Jan wird vorausgeschickt, um einen passenden Weg festzulegen. Wir anderen folgen in einer weiten Kette. Am Himmel tut sich auch etwas: dunkle Wolken treiben auf uns zu und lassen uns wieder mal in der Regenkleidung verschwinden. Lieber rechtzeitig die Überhosen anziehen, als plötzlich vom Regen überrascht zu werden. Man lernt im Lauf der Zeit dazu! In diesem Fall wäre es aber nicht nötig gewesen - die Wolken ziehen vorbei und behelligen uns nicht weiter. Ein neues Problem taucht auf: die Landstraße nach Colfiorito liegt auf der linken Seite des Tales - um hinzukommen, müssen wir über schlammiges Brachland hinweg. Und dabei kleben an unseren Schuhen enorme Erdmassen fest.

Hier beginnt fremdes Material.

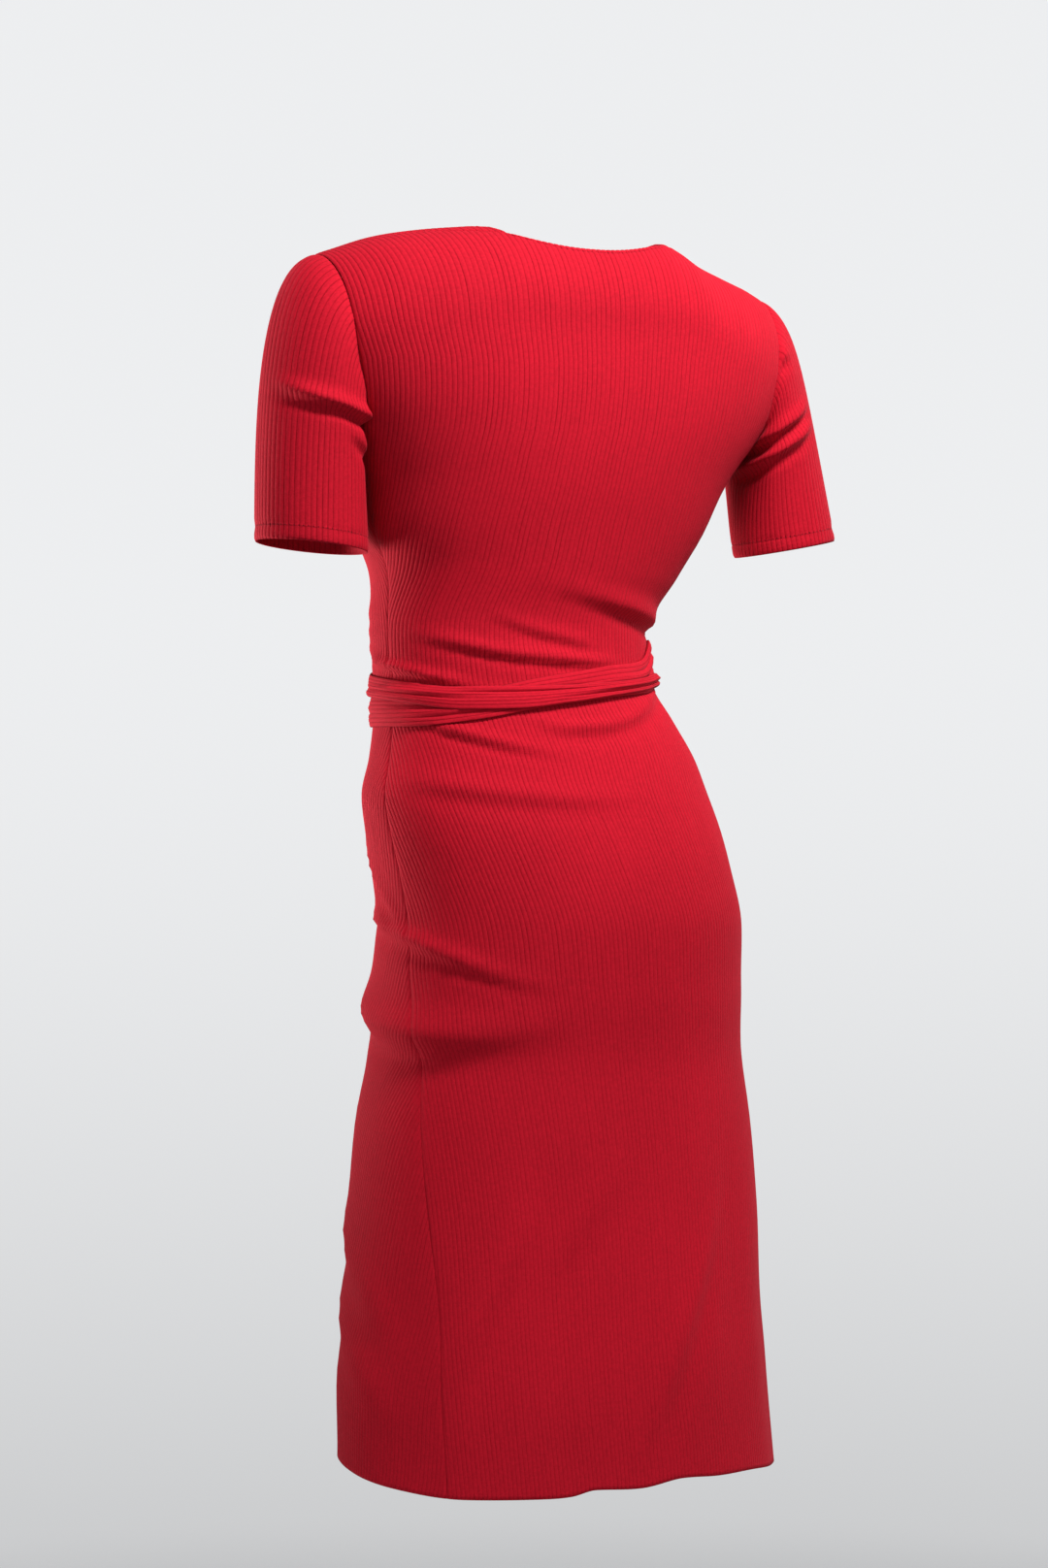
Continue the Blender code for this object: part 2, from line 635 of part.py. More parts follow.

An der Bar bei Renzo in Colfiorito


Schließlich erreichen wir Colfiorito und streben der Bar von Renzo entgegen. Bange Frage: hat sie das Beben überstanden? Sie hat - und bald sitzen wir, mit kühlen Getränken und Süßigkeiten versehen, draußen unter dem Sonnensegel und lassen es uns gut gehen. Wie schon in unserem Reiseführer stand: vor der Bar von Renzo spielt sich das gesamte Leben des Ortes ab. So ist es. Wir sitzen mittendrin und beobachten das Treiben auf der Straße. Für einige von uns gibt`s in der Bar das erste Fernsehen seit Tagen! Nach ausgiebiger Pause geht es dann weiter zum Ende des Ortes. Hier, im Hotel Lieta Sosta, steht unser erster Verpflegungssack bereit.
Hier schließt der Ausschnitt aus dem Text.